Dr. Satoko Matsumura, DDS, PhD, MDS
Associate Professor of Dental Medicine at the Columbia University Irving Medical Center in the Division of Oral and Maxillofacial Radiology
Dr. Matsumura teaches Radiation Physics, Radiation Biology, Interpretation, and Image acquisition to the second, third, and fourth-year dental students; the course enrolls about 100 students each year. She also trains dental assistants, dental hygienists, radiology technologists, and residents based on ALARA (as low as reasonably achievable) concept following NYS, ADA, AAOMR, and NCRP guidelines. With the shift to remote teaching in Spring 2020, Dr. Matsumura had to adapt a typically in-person training experience around image acquisition to meet a fully remote teaching environment. Dr. Matsumura met the moment by partnering with colleagues to leverage asynchronous learning opportunities. Read on to learn more about what Dr. Matsumura did in her course, what lessons and experiences she’s carrying forward, and the advice she has for other instructors at Columbia.
Partner with Colleagues to Leverage Asynchronous Learning Opportunities
In the in-person portion of this course, we use a mannequin for 2-dimensional (2D) radiographs in the clinic. However, there is no suitable mannequin for practicing cone beam CT, which is currently widely used in the dental field and has a higher radiation dose for patients. Prior to scanning the patient for a cone beam CT, we need to take two 2D radiographs from the front and side to target the area of interest three dimensionally. Although there are two 2D radiographs, some students have difficulty imagining the target area and may end up with the need to re-scan the patient.

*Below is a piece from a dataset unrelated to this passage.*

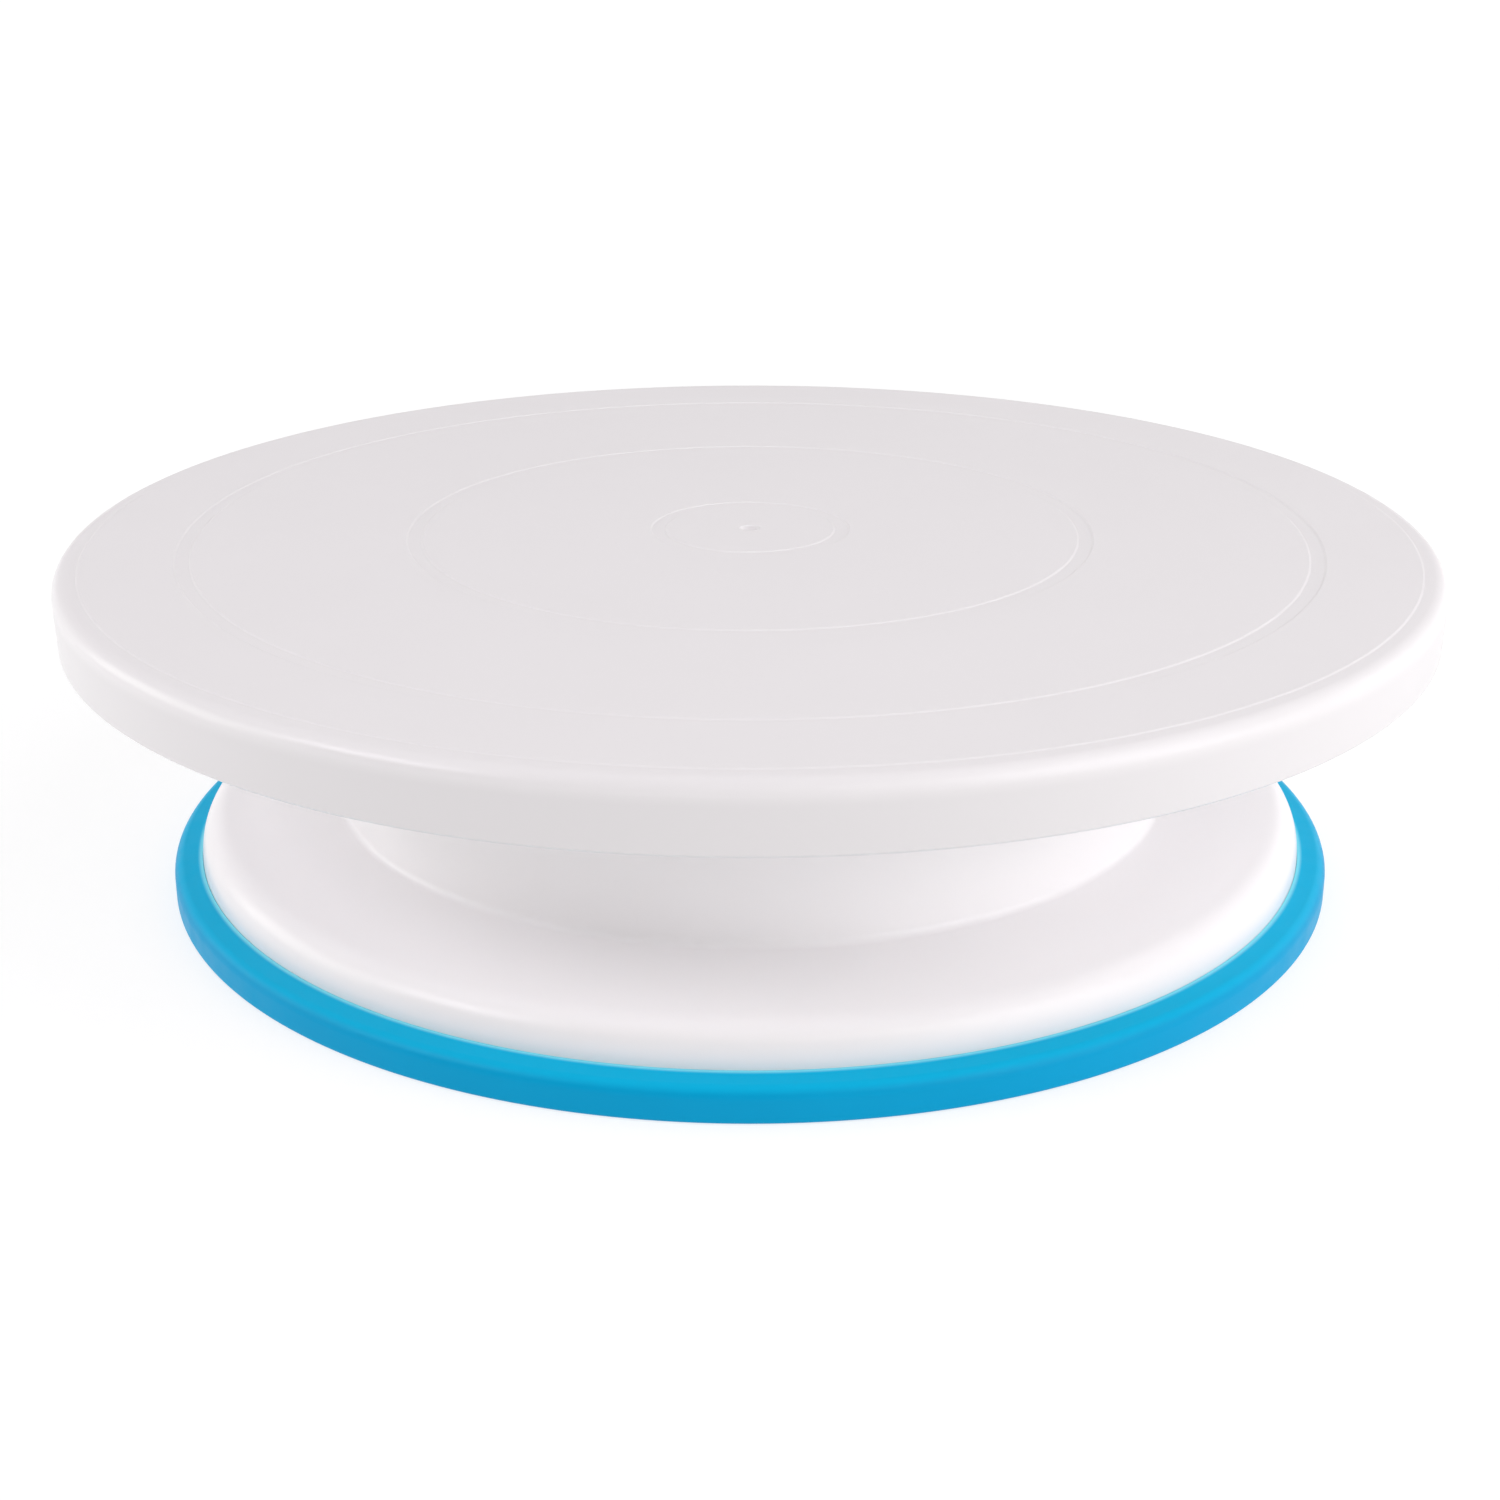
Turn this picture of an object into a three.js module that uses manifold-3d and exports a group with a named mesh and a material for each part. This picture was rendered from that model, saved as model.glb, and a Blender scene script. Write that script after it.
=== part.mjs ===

To solve the issue of practicing cone beam CT, I worked with Professor Steven Feiner and his master’s students in the Department of Computer Science to develop a smartphone/computer training application to simulate cone beam CT image acquisition (see Figures A, B, and C). Professor Feiner has been collaborating with the Dental School for several years and was looking for a project using virtual reality (VR) for clinical use. The radiology clinic uses x-rays, and I have always been concerned with radiation exposure for our patients, especially when we retake the scan. Children are especially more radiation-sensitive than adults, and they hardly stay still without any movement during the scan. There is always a dilemma of scanning the patients accurately and improving our skills by practicing scanning many cases, and I thought that practicing with VR would ensure improving our scanning skills without any health risks.
The benefits of the training application are that there is no radiation exposure involved and no need to use the CT unit; you can practice at home. While this project was started prior to the pandemic, there was the added benefit of asynchronous training at a time when proximity between instructor and student was discouraged to prevent the transmission of Covid-19.
Additionally, if English was not the primary language of the faculty member, like myself, teaching and learning remotely/asynchronously proved to be beneficial because students could use the training application at their own pace and repeat it as many times as needed. I had feedback that remote learning would be better than in-person lectures in class from non-native speakers. Thus, post-pandemic, this instructional model will continue to be used.
Advice for Instructors and the Future of Teaching at Columbia
Create Opportunities for Asynchronous Learning.
Asynchronous teaching should be easy to understand, easy to access, and be able to be used everywhere, but it should be followed by synchronous engagement to confirm whether students and staff understand correctly. To enhance students’ learning, developing new devices should be one of the key projects in the future. We welcome feedback on how comfortable students are with asynchronous learning and work together to improve the learning process.
Figure A shows the preview of a cone beam CT image acquisition of patient-face examples from the front and side. The small blue square is the target area of the scan. For example, the target here is the maxillary and mandibular arches with the maxillary sinus, avoiding the c-spine and eyes. Using the four white dots, students can make the square larger or smaller, moving to the right and left, up and down. The right lower panel shows the resultant scan. Students can practice manipulating the target area and comparing it with the expected scan before the actual scanning.
Figures B and C show the expected 3D scan based on the preview that students worked with; now the face previews move to the right lower panel. The scan is 3D with VR, so students can turn the image around (Figure C) to confirm all of the anatomical structures involved. Students can always go back to the preview with the blue square to correct the target area as many times as they need.